• _What is required_
Using the entries that follow, collect the lines where the word "shown" appears.
##### Records supplied
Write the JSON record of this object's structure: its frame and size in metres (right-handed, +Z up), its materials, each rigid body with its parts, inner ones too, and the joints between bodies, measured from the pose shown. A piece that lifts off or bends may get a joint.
##########
##### Records supplied
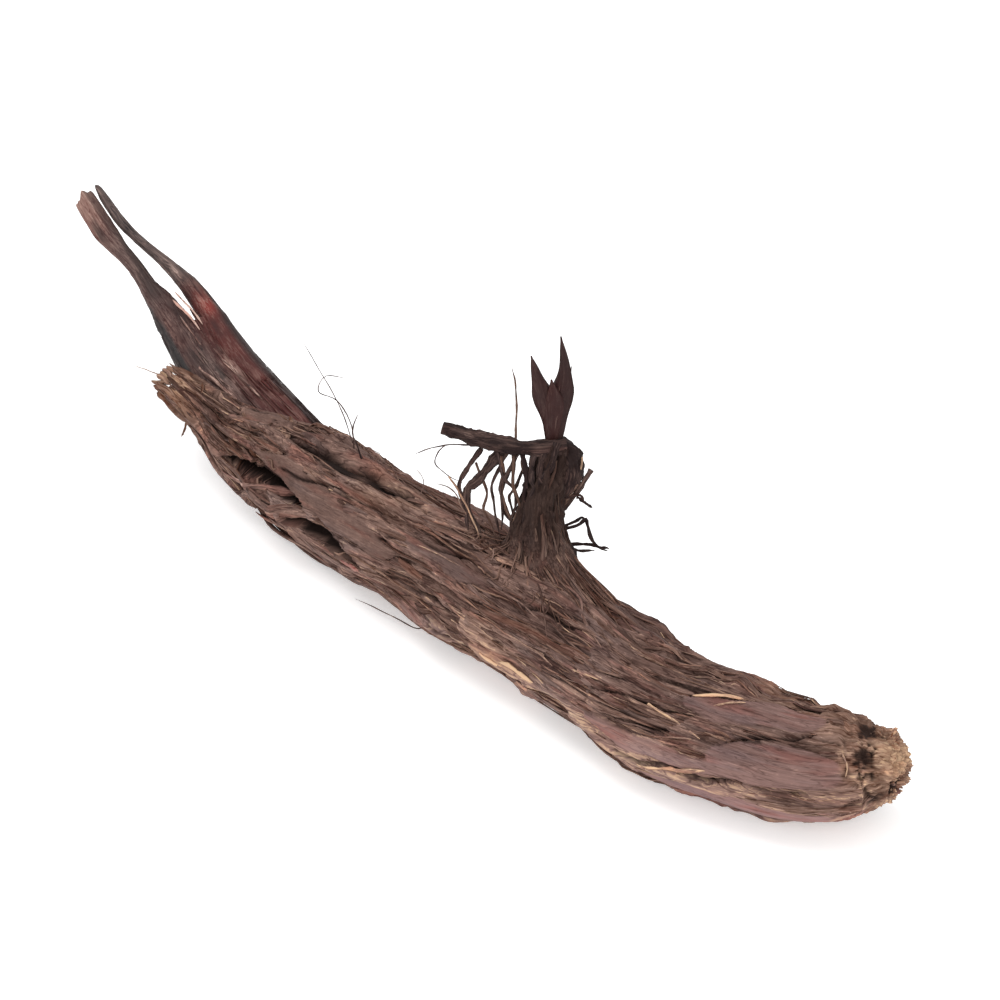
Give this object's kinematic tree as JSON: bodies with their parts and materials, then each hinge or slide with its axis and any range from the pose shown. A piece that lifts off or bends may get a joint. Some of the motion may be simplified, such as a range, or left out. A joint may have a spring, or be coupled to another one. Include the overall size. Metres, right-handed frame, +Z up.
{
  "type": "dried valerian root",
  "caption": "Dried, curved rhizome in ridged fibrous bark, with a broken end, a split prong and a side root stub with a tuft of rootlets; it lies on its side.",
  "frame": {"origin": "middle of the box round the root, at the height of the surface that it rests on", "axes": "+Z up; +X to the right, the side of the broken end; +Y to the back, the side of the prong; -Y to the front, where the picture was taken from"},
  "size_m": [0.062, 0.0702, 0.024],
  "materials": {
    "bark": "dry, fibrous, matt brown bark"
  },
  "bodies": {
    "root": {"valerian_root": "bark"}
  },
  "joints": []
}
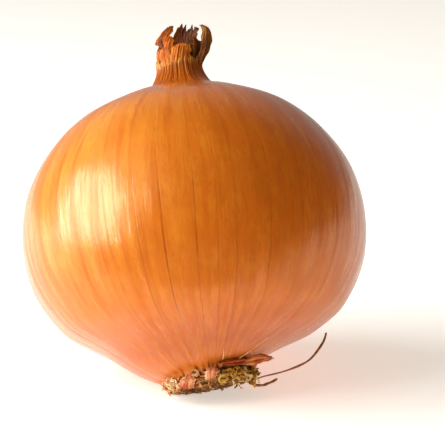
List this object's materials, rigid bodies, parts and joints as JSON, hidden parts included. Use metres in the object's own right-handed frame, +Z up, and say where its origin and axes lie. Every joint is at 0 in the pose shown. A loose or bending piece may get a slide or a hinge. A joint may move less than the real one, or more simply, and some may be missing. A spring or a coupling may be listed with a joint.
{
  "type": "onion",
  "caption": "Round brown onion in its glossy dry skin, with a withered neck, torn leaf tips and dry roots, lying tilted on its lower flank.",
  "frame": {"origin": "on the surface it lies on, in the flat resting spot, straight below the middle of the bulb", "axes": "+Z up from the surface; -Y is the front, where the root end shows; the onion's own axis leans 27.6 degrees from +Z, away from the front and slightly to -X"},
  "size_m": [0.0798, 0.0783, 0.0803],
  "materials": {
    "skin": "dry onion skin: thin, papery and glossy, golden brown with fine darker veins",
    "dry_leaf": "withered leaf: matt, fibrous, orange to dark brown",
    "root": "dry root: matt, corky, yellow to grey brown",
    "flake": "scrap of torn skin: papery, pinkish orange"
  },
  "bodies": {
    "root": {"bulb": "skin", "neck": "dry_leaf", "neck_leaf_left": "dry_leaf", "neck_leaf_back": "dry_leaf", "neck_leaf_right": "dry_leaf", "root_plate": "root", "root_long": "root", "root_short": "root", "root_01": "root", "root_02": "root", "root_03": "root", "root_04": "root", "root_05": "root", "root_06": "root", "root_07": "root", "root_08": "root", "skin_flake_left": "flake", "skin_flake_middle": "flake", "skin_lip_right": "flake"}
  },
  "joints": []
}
##########
• _Task solution_
Write the JSON record of this object's structure: its frame and size in metres (right-handed, +Z up), its materials, each rigid body with its parts, inner ones too, and the joints between bodies, measured from the pose shown. A piece that lifts off or bends may get a joint.
Give this object's kinematic tree as JSON: bodies with their parts and materials, then each hinge or slide with its axis and any range from the pose shown. A piece that lifts off or bends may get a joint. Some of the motion may be simplified, such as a range, or left out. A joint may have a spring, or be coupled to another one. Include the overall size. Metres, right-handed frame, +Z up.
List this object's materials, rigid bodies, parts and joints as JSON, hidden parts included. Use metres in the object's own right-handed frame, +Z up, and say where its origin and axes lie. Every joint is at 0 in the pose shown. A loose or bending piece may get a slide or a hinge. A joint may move less than the real one, or more simply, and some may be missing. A spring or a coupling may be listed with a joint.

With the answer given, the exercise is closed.